The Black Book of U.S. Imperialism:
Ward Churchill's Roosting Chickens
Review by Jeb Brandt, The Indypendent Jan. 9 2005

As with his prior books, particularly Pacifism As Pathology, Churchill reserves a special spite for the self-styled progressives who acknowledge some, or even all of imperialism’s horrors in order to demonstrate the ultimate justice of the system. Undercutting his critique is the strange satisfaction he finds in the idea of “two, three, many 911s” should we not rise to his standard of effective dissent.

That might make sense if millions of Americans weren’t horrified with the path the country is on or that the most obvious beneficiary of terrorism isn’t consistently the most reactionary elements of every society that has faced it. Some people got their karmic backlash on September 11. Some of us were collateral damage.
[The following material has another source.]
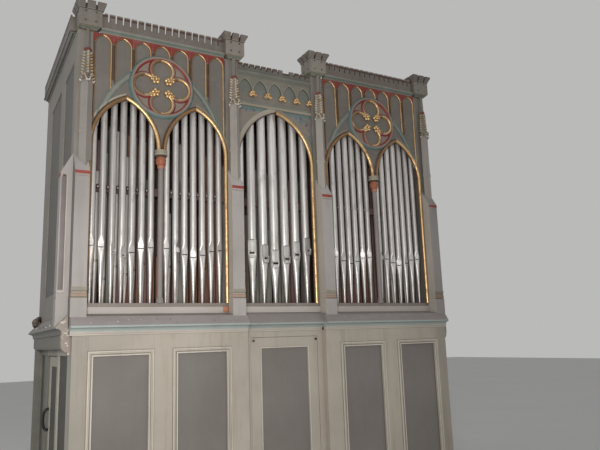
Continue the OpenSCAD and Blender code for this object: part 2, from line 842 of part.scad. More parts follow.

None of that matters to Churchill because he writes off not just “America” as an enterprise ever-drowning in its original sins, but the “unending ranks of average Iowa farm boys who have so willingly pulled the triggers, launched the missiles and dropped the cluster bombs.”

For all his righteous anger, the tragic flaw throughout his entire history as provocateur author is to discount, or at least seriously downplay, the possibility that everyday people can rise above the mendacity of our rulers.

If Iowa’s farmboys are beyond hope, even Churchill’s most damning evidence is little more than justification for the cynical paralysis of passive support for terrorism. Flipping America the bird might be satisfying, but it fails to engage the matrix of conflict within America or see any positive path those taking responsibility for the crimes of empire can engage. As Arundhati Roy recently put it, “Anti-americanism is the anti-imperialism of fools.”

In a sense, the Gitlins and Churchills of the world deserve each other. They agree that the only options for allegiance are between the same “us” and “them” that Bush served up.